Ne günlere kaldık.. Bir zamanlar Şah rejiminden kurtuldu diye İstanbul’da İran konsolosluğuna, Ankara’da İran büyükelçiliğine yürüyorduk tekbir sesleri ile. İranlı diplomatlar İslami toplantıların şeref konuğu idi.. Düşünsenize 28 Şubat’ta Sincan’daki Kudüs gecesinde sahnede Fadlallah’ın resmi vardı..
Bugün gençler yine İran elçiliğine, konsolosluğa yürüyorlar, yine dillerinde tekbir sesleri var.. Ama bu defa protesto etmek için..
Kum eski Kum değil.
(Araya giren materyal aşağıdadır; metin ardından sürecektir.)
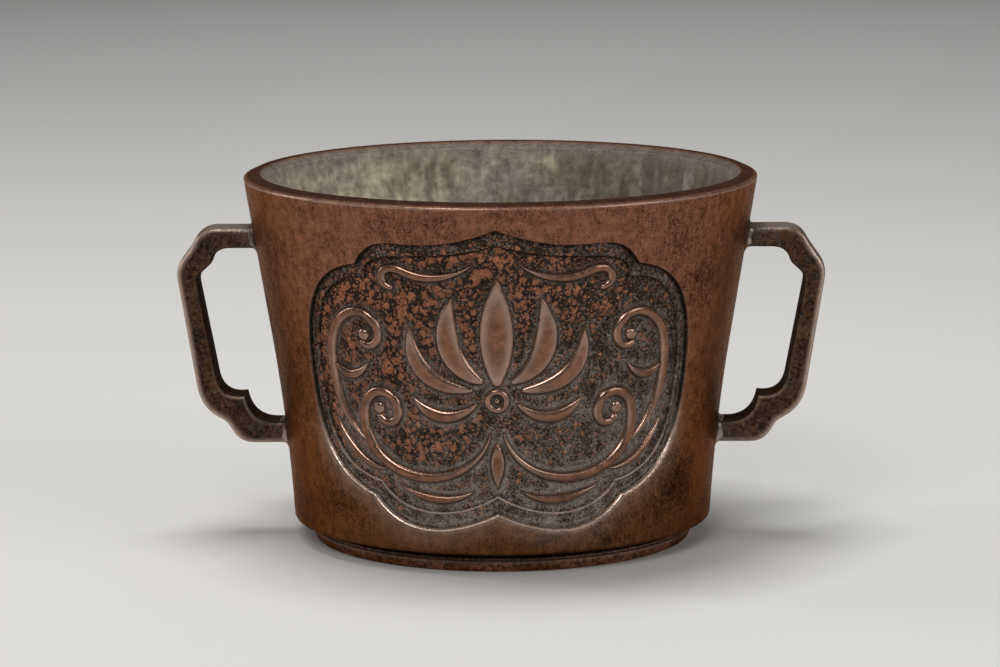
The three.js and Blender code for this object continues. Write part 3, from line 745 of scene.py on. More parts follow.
def stroke_patch(vessel, stroke, side):
    """A plump stroke with a concave foot, carried along its centre line.

    Across the body the height goes with a power of a cosine. At each end the body closes in a half
    circle, and then the foot does, so the last ring is one point.
    """
    line, along = stroke.centre_line(side, 0.5)
    half = stroke.half_widths(np.linspace(0, 1, len(line)))
    peak = min(vessel.relief_height, 0.6 * stroke.width)
    body_turn, foot_turn = np.linspace(0, np.pi / 2, 6)[1:], np.linspace(0, np.pi / 2, 5)[1:]

    def cap(place, sign):
        """The stations beyond one end: centre, direction, half width, the half width that sets the
        height, swell, reach of the foot, and distance past the closed body."""
        end = half[place]
        none, past = np.zeros(len(foot_turn)), FLARE * np.sin(foot_turn)
        forward = np.concatenate([end * np.sin(body_turn), end + past])
        return [line[place] + sign * along[place] * forward[:, None],
                np.repeat(along[place][None], len(forward), axis=0),
                np.concatenate([end * np.cos(body_turn), none]),
                np.full(len(forward), end),
                np.concatenate([np.cos(body_turn) ** 0.6, none]),
                np.concatenate([np.full(len(body_turn), FLARE), FLARE * np.cos(foot_turn)]),
                np.concatenate([0 * body_turn, past])]

    ones = np.ones(len(line))
    body = [line, along, half, half, ones, FLARE * ones, 0 * ones]
    stations = zip(cap(0, -1), body, cap(-1, 1))
    centre, along, half, size, swell, reach, beyond = (
        np.concatenate([first[::-1], middle, last]) for first, middle, last in stations)
    half, reach, beyond = half[:, None], reach[:, None], beyond[:, None]
    rise = (peak - FOOT_HEIGHT) * swell * np.minimum(2 * size / stroke.width, 1) ** 0.45

    turn = np.linspace(-np.pi / 2, np.pi / 2, 17)
    across_body = half * np.sin(turn)
    body_height = FOOT_HEIGHT + rise[:, None] * np.abs(np.cos(turn)) ** 0.95
    body_height = np.where(beyond > 0, flare_height(beyond), body_height)
    flare = half + reach * FLARE_SHARES
    flare_away = np.hypot(reach * FLARE_SHARES, beyond)
    foot = flare_height(flare_away)
    closed = reach < 1e-9
    root, root_reach = np.where(closed, flare_height(FLARE), -SUNK_ROOT), 0.9 * flare[:, -1:]

    lateral = np.concatenate([-flare[:, ::-1], across_body, flare, root_reach, -root_reach], axis=1)
    height = np.concatenate([foot[:, ::-1], body_height, foot, root, root], axis=1)
    beside = np.stack([-along[:, 1], along[:, 0]], axis=1)
    drawing = centre[:, None, :] + lateral[..., None] * beside[:, None, :]
    away = np.concatenate([flare_away[:, ::-1], np.broadcast_to(beyond, body_height.shape),
                           flare_away, flare_away[:, -1:], flare_away[:, -1:]], axis=1)
    return relief_patch(vessel, drawing, height, peak, away)


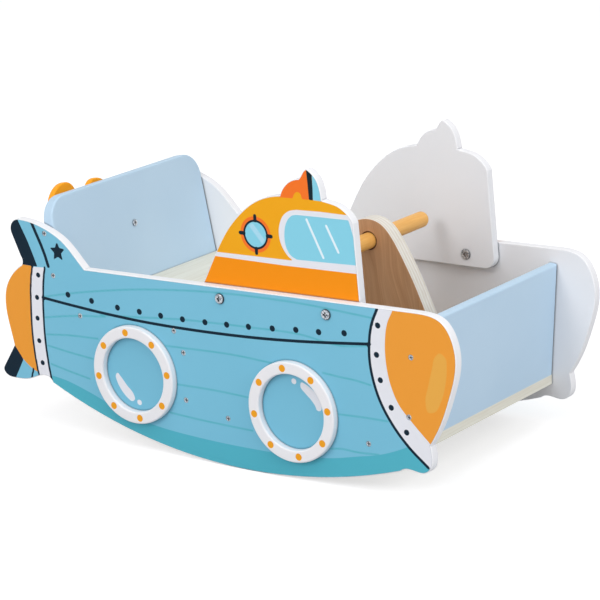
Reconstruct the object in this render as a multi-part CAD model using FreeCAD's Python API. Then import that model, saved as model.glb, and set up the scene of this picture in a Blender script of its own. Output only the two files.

Tahran eski Tahran değil..
Bir yandan DAEŞ, öte yandan Esedçi Safevi Şiası!
Sünnileri Yezid görüp Esed’le kol kola giren bu adamlar kim?
Ya da sormak gerek. Bu Selefi olduklarını söyleyen bu adamlar kim, Sisi’ye itaat edip, Mursi’yi bagi ilan edenler..
Öte yandan; FETÖ’cüler, liderlerini ilah ve Rab edinip, halkın üzerine, Meclis’e Beştepe’ye, Genelkurmay’a, Emniyet’e ateş açanlar..
Ey Resul, ümmetin içinde fitne çıkartan, kadın, çocuk, yaşlı demeden insanları katleden, kadınların ırzına geçen bu zalimler topluluğunu sana şikâyet ediyoruz. Ve seni bu zalimlerden tenzih ediyoruz.
Ey Allah’ın arslanı, Aliyyül Mürteza! Kendilerini sana nisbet edip bu cinayetleri işleyenlerden seni tenzih ederiz.
Ey Humeyni, kendilerini sana nisbet edenler, senin davana, devrimine ihanet ettiler.